====== Provided information

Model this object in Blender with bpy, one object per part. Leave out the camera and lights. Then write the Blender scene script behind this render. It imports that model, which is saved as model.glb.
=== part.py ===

============
====== Provided information

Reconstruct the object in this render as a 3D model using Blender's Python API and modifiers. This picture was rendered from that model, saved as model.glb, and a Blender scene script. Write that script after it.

============
====== Provided information

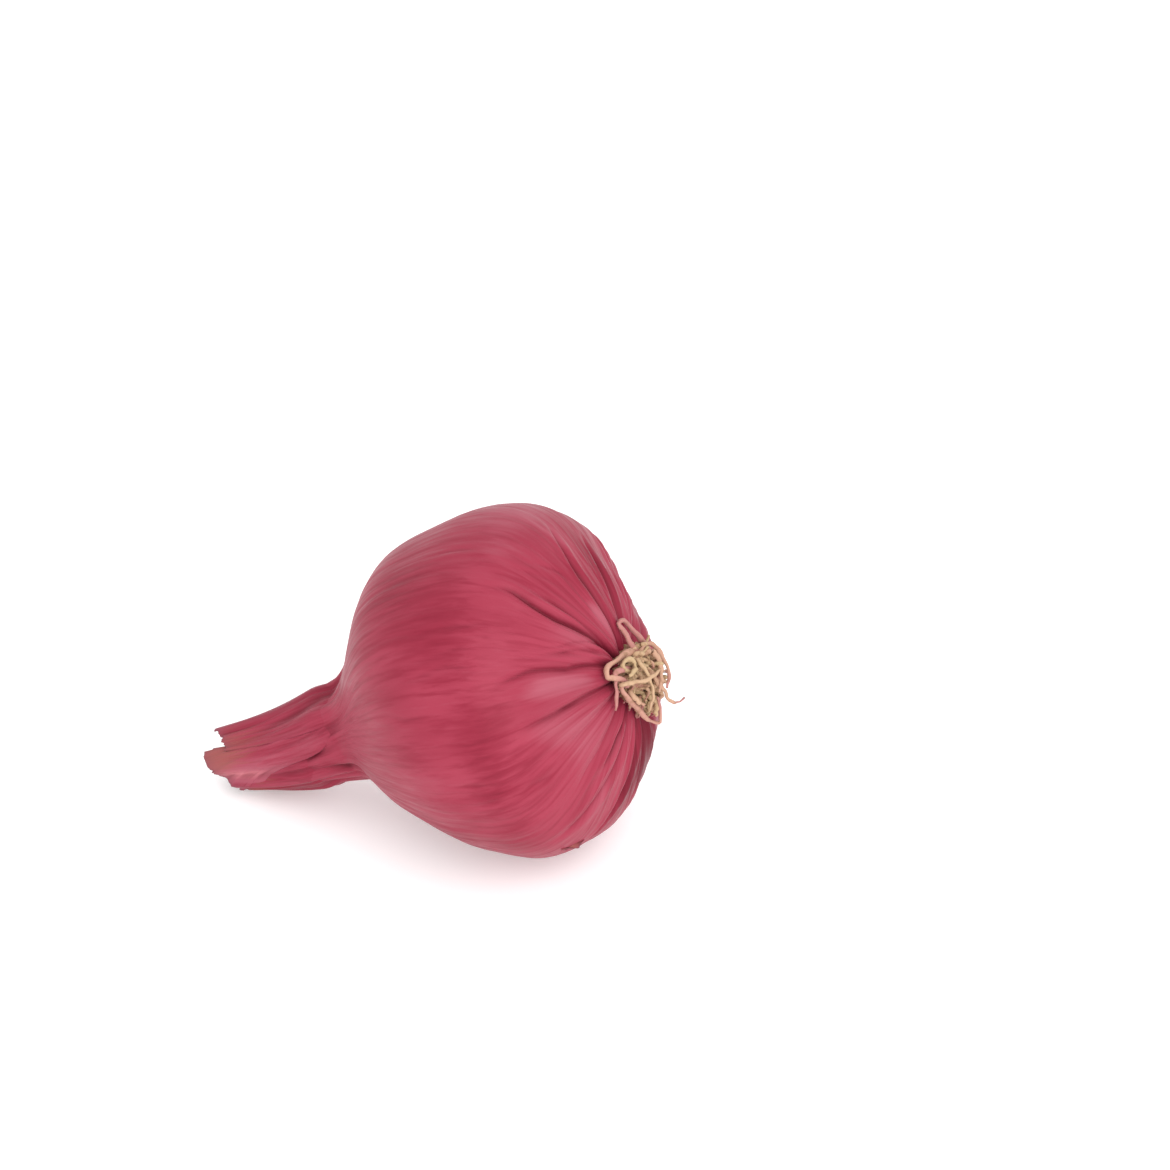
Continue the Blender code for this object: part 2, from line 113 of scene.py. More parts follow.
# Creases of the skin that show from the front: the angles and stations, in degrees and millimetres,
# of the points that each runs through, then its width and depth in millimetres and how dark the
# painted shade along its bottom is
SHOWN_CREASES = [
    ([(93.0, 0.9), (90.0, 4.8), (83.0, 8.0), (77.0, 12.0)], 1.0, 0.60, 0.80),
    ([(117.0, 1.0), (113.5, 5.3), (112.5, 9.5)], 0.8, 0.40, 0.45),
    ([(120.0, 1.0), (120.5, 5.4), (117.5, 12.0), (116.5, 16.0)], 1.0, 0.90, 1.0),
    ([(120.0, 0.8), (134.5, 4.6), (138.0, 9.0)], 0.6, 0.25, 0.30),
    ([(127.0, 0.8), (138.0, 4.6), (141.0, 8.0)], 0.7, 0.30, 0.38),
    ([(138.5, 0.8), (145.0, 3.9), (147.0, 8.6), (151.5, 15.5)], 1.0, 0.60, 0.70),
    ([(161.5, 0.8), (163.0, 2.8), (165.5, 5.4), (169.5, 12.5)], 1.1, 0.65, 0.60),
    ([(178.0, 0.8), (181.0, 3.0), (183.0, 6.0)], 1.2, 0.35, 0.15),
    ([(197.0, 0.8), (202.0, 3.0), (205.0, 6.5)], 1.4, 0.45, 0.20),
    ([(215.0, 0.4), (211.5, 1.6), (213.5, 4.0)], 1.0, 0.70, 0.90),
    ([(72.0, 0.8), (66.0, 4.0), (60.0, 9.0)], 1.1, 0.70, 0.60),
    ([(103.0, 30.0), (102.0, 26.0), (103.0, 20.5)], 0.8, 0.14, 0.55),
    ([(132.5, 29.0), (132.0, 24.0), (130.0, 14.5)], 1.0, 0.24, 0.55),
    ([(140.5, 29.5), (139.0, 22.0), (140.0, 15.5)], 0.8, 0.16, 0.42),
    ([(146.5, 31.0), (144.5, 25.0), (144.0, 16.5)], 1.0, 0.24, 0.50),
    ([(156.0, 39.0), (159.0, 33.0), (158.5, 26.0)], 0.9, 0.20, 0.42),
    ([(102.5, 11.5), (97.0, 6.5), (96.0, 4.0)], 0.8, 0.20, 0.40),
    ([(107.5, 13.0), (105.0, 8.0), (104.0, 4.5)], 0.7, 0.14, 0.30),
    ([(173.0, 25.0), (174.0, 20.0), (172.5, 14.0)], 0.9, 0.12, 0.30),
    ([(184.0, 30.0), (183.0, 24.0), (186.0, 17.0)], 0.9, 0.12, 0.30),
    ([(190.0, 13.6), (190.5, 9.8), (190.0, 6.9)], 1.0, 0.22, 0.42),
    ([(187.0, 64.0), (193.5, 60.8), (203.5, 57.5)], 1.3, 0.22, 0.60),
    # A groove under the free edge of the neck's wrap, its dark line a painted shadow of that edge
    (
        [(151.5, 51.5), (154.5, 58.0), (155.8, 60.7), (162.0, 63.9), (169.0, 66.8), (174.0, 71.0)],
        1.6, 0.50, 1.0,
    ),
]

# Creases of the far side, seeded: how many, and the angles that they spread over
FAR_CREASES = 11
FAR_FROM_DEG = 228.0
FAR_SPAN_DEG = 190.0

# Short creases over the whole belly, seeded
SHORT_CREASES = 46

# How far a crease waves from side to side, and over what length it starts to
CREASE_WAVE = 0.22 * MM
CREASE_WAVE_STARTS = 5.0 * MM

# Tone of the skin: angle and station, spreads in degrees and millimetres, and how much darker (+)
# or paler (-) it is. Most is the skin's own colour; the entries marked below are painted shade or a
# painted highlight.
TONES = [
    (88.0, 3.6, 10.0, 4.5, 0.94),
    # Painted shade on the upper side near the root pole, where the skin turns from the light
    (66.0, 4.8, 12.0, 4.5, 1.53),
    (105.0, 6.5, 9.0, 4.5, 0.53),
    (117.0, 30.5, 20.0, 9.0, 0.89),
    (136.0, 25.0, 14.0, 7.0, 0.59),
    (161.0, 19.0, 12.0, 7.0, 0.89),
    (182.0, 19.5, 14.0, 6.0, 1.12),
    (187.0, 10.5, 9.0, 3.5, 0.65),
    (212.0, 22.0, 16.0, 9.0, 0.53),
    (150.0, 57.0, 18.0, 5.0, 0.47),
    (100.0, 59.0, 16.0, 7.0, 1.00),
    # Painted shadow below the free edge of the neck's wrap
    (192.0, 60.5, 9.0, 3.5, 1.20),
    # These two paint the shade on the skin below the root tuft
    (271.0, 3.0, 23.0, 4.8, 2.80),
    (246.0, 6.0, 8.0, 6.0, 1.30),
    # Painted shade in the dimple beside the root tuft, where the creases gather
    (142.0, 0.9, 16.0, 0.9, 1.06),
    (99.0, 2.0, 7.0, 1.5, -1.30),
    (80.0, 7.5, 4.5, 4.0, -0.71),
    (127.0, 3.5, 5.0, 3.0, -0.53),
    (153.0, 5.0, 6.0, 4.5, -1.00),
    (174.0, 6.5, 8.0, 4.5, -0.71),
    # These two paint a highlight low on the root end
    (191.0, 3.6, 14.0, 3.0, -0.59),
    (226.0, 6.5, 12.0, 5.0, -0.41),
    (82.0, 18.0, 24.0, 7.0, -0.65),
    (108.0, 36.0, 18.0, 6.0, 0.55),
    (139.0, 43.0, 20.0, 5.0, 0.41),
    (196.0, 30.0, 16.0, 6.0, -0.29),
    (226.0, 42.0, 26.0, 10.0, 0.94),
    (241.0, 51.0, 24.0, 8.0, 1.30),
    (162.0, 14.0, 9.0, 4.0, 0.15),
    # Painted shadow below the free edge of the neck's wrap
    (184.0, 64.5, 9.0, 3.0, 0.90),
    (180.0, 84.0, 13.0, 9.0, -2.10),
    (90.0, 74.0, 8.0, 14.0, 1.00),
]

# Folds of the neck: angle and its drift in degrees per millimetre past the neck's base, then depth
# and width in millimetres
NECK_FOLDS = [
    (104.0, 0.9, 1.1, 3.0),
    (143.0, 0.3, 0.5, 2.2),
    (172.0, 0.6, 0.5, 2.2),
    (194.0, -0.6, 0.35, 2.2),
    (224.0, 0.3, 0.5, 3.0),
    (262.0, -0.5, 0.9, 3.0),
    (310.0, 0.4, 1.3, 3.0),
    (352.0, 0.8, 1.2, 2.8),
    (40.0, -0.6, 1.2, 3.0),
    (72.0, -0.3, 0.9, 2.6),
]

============

§ Short exercise: Across the records, count the lines holding the string "part". Give the number and stop.

§ Output for this task: 3